Source data =
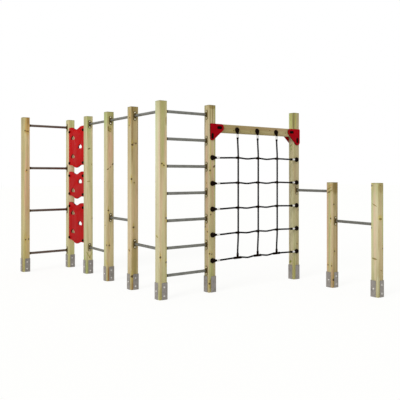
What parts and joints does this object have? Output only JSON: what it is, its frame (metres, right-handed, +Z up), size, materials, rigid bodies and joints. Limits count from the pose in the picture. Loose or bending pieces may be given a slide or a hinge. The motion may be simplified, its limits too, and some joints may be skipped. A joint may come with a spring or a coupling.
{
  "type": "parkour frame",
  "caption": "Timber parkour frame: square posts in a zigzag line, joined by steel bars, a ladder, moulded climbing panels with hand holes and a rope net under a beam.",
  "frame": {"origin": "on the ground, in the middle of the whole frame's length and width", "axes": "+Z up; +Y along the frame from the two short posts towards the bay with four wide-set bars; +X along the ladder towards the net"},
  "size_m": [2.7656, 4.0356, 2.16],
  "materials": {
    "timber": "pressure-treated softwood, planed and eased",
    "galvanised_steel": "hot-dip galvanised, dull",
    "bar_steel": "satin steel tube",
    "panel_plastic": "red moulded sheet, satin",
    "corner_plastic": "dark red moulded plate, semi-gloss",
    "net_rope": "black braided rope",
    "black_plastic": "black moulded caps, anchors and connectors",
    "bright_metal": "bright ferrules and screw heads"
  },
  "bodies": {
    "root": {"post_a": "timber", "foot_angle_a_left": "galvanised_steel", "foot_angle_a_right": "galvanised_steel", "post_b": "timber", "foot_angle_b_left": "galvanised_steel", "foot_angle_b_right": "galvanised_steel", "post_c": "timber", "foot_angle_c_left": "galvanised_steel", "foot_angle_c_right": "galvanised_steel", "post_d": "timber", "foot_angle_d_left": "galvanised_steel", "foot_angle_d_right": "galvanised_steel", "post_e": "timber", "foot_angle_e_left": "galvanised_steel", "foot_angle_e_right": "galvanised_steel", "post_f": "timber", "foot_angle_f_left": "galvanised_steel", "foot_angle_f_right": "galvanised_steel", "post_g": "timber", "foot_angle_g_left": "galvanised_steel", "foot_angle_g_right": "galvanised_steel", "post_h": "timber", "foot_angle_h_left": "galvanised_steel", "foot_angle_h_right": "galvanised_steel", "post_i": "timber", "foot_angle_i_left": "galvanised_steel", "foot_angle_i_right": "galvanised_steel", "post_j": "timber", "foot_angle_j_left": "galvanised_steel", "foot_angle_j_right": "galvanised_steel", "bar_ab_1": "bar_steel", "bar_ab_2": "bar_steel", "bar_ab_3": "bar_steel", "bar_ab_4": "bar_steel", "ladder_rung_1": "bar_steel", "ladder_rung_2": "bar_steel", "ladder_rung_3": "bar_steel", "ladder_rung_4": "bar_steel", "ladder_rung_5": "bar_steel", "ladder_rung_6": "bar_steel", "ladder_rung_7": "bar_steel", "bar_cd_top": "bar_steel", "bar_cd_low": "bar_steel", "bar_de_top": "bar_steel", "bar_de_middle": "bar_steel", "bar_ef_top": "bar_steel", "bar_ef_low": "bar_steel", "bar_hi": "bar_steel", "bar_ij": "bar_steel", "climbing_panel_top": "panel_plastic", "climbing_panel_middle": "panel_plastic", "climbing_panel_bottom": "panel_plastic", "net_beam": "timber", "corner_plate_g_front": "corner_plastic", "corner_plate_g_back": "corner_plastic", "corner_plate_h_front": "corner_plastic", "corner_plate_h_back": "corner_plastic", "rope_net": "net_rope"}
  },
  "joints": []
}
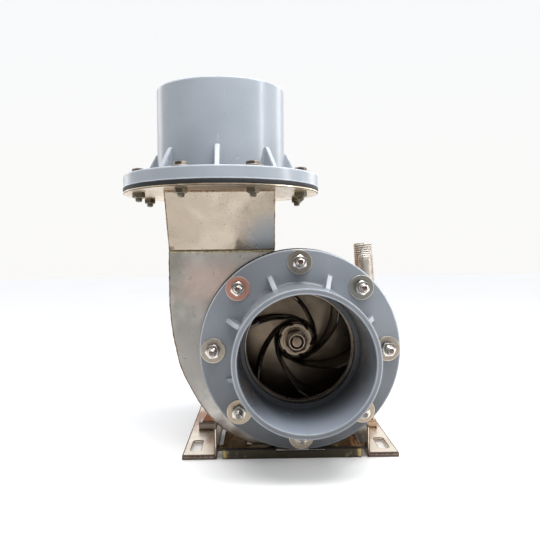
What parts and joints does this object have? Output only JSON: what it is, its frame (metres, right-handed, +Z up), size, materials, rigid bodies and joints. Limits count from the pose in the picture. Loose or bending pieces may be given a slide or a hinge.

Exercise goal =
Print every record exactly as it was given.

Task result =
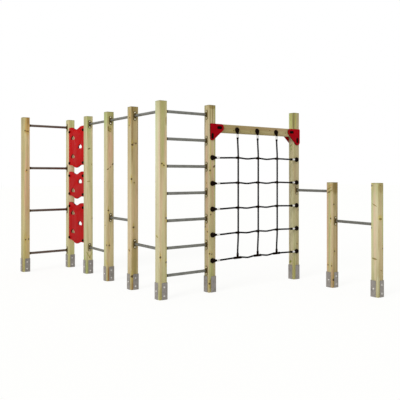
What parts and joints does this object have? Output only JSON: what it is, its frame (metres, right-handed, +Z up), size, materials, rigid bodies and joints. Limits count from the pose in the picture. Loose or bending pieces may be given a slide or a hinge. The motion may be simplified, its limits too, and some joints may be skipped. A joint may come with a spring or a coupling.
{
  "type": "parkour frame",
  "caption": "Timber parkour frame: square posts in a zigzag line, joined by steel bars, a ladder, moulded climbing panels with hand holes and a rope net under a beam.",
  "frame": {"origin": "on the ground, in the middle of the whole frame's length and width", "axes": "+Z up; +Y along the frame from the two short posts towards the bay with four wide-set bars; +X along the ladder towards the net"},
  "size_m": [2.7656, 4.0356, 2.16],
  "materials": {
    "timber": "pressure-treated softwood, planed and eased",
    "galvanised_steel": "hot-dip galvanised, dull",
    "bar_steel": "satin steel tube",
    "panel_plastic": "red moulded sheet, satin",
    "corner_plastic": "dark red moulded plate, semi-gloss",
    "net_rope": "black braided rope",
    "black_plastic": "black moulded caps, anchors and connectors",
    "bright_metal": "bright ferrules and screw heads"
  },
  "bodies": {
    "root": {"post_a": "timber", "foot_angle_a_left": "galvanised_steel", "foot_angle_a_right": "galvanised_steel", "post_b": "timber", "foot_angle_b_left": "galvanised_steel", "foot_angle_b_right": "galvanised_steel", "post_c": "timber", "foot_angle_c_left": "galvanised_steel", "foot_angle_c_right": "galvanised_steel", "post_d": "timber", "foot_angle_d_left": "galvanised_steel", "foot_angle_d_right": "galvanised_steel", "post_e": "timber", "foot_angle_e_left": "galvanised_steel", "foot_angle_e_right": "galvanised_steel", "post_f": "timber", "foot_angle_f_left": "galvanised_steel", "foot_angle_f_right": "galvanised_steel", "post_g": "timber", "foot_angle_g_left": "galvanised_steel", "foot_angle_g_right": "galvanised_steel", "post_h": "timber", "foot_angle_h_left": "galvanised_steel", "foot_angle_h_right": "galvanised_steel", "post_i": "timber", "foot_angle_i_left": "galvanised_steel", "foot_angle_i_right": "galvanised_steel", "post_j": "timber", "foot_angle_j_left": "galvanised_steel", "foot_angle_j_right": "galvanised_steel", "bar_ab_1": "bar_steel", "bar_ab_2": "bar_steel", "bar_ab_3": "bar_steel", "bar_ab_4": "bar_steel", "ladder_rung_1": "bar_steel", "ladder_rung_2": "bar_steel", "ladder_rung_3": "bar_steel", "ladder_rung_4": "bar_steel", "ladder_rung_5": "bar_steel", "ladder_rung_6": "bar_steel", "ladder_rung_7": "bar_steel", "bar_cd_top": "bar_steel", "bar_cd_low": "bar_steel", "bar_de_top": "bar_steel", "bar_de_middle": "bar_steel", "bar_ef_top": "bar_steel", "bar_ef_low": "bar_steel", "bar_hi": "bar_steel", "bar_ij": "bar_steel", "climbing_panel_top": "panel_plastic", "climbing_panel_middle": "panel_plastic", "climbing_panel_bottom": "panel_plastic", "net_beam": "timber", "corner_plate_g_front": "corner_plastic", "corner_plate_g_back": "corner_plastic", "corner_plate_h_front": "corner_plastic", "corner_plate_h_back": "corner_plastic", "rope_net": "net_rope"}
  },
  "joints": []
}
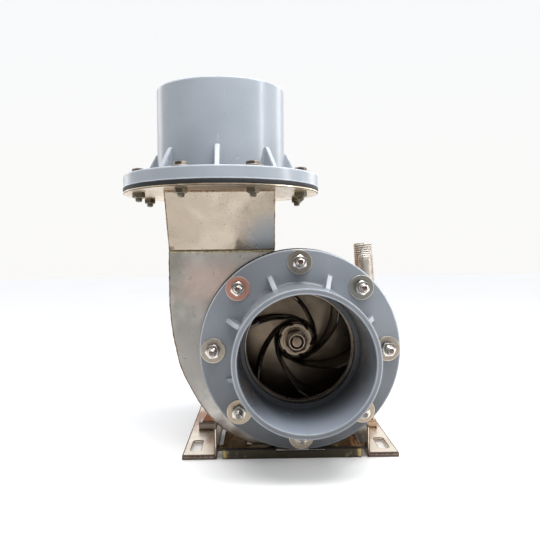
What parts and joints does this object have? Output only JSON: what it is, its frame (metres, right-handed, +Z up), size, materials, rigid bodies and joints. Limits count from the pose in the picture. Loose or bending pieces may be given a slide or a hinge.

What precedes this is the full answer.